A publication, 125 years in the making, that details the story of the people and events that have shaped the University of Maine at Fort Kent will be officially unveiled at a ceremony on Saturday, September 18 at 2:00 p.m. in the Blake Library on the UMFK campus.

A Century and a Quarter of Progress, an aptly titled 160-page book that explores the 125-year history of UMFK through the administrations of each of the university's nine presidents, will be introduced to the public during the annual "Come to Campus Days" alumni and friends homecoming weekend.

The publication includes the original "collection of historical vignettes" compiled by late University of Maine at Fort Kent Professor of History Roger Grindle in his 1978 centennial-year publication A Century of Progress, and brings that book forward to include the 25 years of history which followed the 100th anniversary of the campus.

Grindle served the institution with distinction from 1962 through his untimely death in January of 1981.

"This dedicated faculty member authored the original and definitive publication chronicling the story of our campus, the text of which comprises the first five and a half chapters of the new book. Roger Grindle's work has been instrumental in the effort to both document and preserve the rich story that is UMFK," said Burnette Bowker, president of the UMFK Alumni Association. "We are forever indebted to Professor Grindle for his outstanding contributions to our institution."

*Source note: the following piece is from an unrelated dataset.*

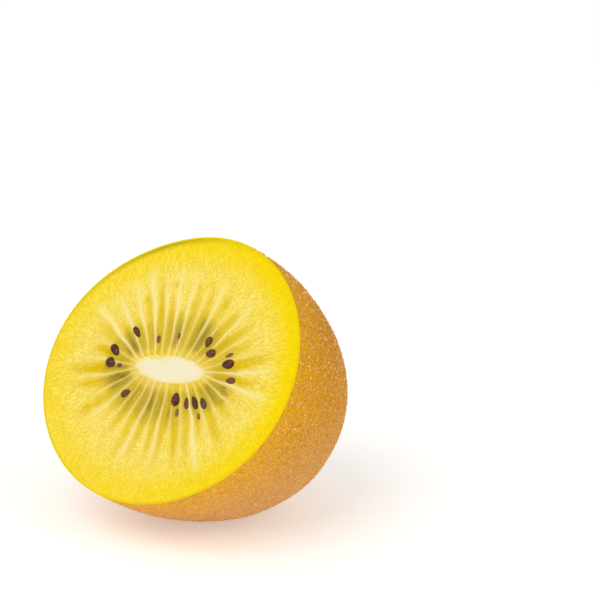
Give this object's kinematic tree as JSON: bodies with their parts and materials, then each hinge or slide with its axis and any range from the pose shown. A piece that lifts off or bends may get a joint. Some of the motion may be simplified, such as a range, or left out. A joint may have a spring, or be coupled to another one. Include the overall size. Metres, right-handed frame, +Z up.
{
  "type": "golden kiwi fruit half",
  "caption": "Golden kiwi fruit cut across, one half lying on its brown skin with the yellow flesh, fine rays, pale oval core and dark seeds tipped up.",
  "frame": {"origin": "on the surface that the fruit rests on, under the middle of its box", "axes": "+Z up; the cut face looks along -Y and up, 34 degrees above level; X is level along the cut"},
  "size_m": [0.0566, 0.0492, 0.0519],
  "materials": {
    "flesh": "moist, satin",
    "skin": "thin satin skin with short fuzz",
    "seed": "smooth, moist"
  },
  "bodies": {
    "root": {"half_fruit": "flesh"}
  },
  "joints": []
}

In addition to Grindle's original writing, the book features four and a half original chapters of text researched by St. John Valley historian Guy Dubay and authored by writer Fran Bouchard. A Century and a Quarter of Progress also features photos not found in the original 1978 publication and a new, attractive layout and design.

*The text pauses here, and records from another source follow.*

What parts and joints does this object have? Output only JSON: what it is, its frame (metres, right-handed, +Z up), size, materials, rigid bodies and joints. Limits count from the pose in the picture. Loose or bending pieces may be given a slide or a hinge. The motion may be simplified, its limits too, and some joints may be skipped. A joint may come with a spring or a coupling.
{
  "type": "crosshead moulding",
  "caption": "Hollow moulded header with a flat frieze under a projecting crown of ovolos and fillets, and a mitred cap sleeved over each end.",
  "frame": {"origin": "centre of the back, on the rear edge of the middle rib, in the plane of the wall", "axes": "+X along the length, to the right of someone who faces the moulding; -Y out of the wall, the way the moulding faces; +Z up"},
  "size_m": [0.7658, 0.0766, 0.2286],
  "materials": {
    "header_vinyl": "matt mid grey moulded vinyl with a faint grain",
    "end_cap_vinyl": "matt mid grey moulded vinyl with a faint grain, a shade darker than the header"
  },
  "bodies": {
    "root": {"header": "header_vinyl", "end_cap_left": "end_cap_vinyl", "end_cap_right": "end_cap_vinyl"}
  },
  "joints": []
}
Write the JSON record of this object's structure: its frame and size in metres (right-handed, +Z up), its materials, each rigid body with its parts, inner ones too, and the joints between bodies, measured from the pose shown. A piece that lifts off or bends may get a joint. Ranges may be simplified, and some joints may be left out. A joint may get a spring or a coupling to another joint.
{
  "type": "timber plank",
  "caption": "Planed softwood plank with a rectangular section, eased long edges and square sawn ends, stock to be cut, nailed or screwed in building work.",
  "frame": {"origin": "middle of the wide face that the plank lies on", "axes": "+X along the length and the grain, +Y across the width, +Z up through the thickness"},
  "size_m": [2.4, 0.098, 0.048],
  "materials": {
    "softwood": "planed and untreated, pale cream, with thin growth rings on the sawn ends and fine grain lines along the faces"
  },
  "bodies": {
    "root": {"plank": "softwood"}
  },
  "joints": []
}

Also included is a prologue authored by the University's ninth President Richard W. Cost, on the life of Major William Dickey, "The Duke of Fort Kent", and the man referred to as the "founding father" of what is present-day UMFK.

"Major Dickey's efforts to establish and fund the Madawaska Training School were truly crowned with success. If we fast-forward to today, we would say that his hopes and dreams for the institution fully justified the enormous personal efforts he expended to initiate this university," writes Cost in a section of the prologue.

Other features of the publication are a complete listing of all graduates of UMFK and its forerunners since the first graduation in 1882, a timeline of major developments on campus since 1878, and a complete listing of past alumni association award recipients.

The planned publication unveiling will include a book signing by President Cost of the prologue he authored.

The ceremony will also feature a presentation of complementary copies of the book to St. John Valley area public and school district librarians on behalf of the UMFK Alumni Association.

A limited number of copies of the publication have been printed and will be sold for $15 each at the unveiling. Advance sales of the book are currently being handled by the university relations and alumni affairs office.

A Century and a Quarter of Progress is the final project of UMFK's 125th anniversary celebration, a year-long program of events designed to commemorate the educational institution's contribution to the St. John Valley and State of Maine since its founding in 1878.

In addition to Cost's prologue and the research and writing by Guy Dubay and Fran Bouchard, a committee comprised of twelve members served on the manuscript editorial committee.

The team was comprised of Jason Parent, committee chair, Gerry Robinson, assistant to the chair, Alaina Pethick, editorial assistant, and members Lucille Pelletier, Pat Dow (class of 1960 and 1963), Tracie Hobbs (class of 2002), Don Raymond (class of 1975), Joan Sylvain, Burnette Bowker (class of 1960), Venette King (class of 1956), Sandra Dubois (class of 1962 and 1972), and Lloyd Soucie (class of 1966).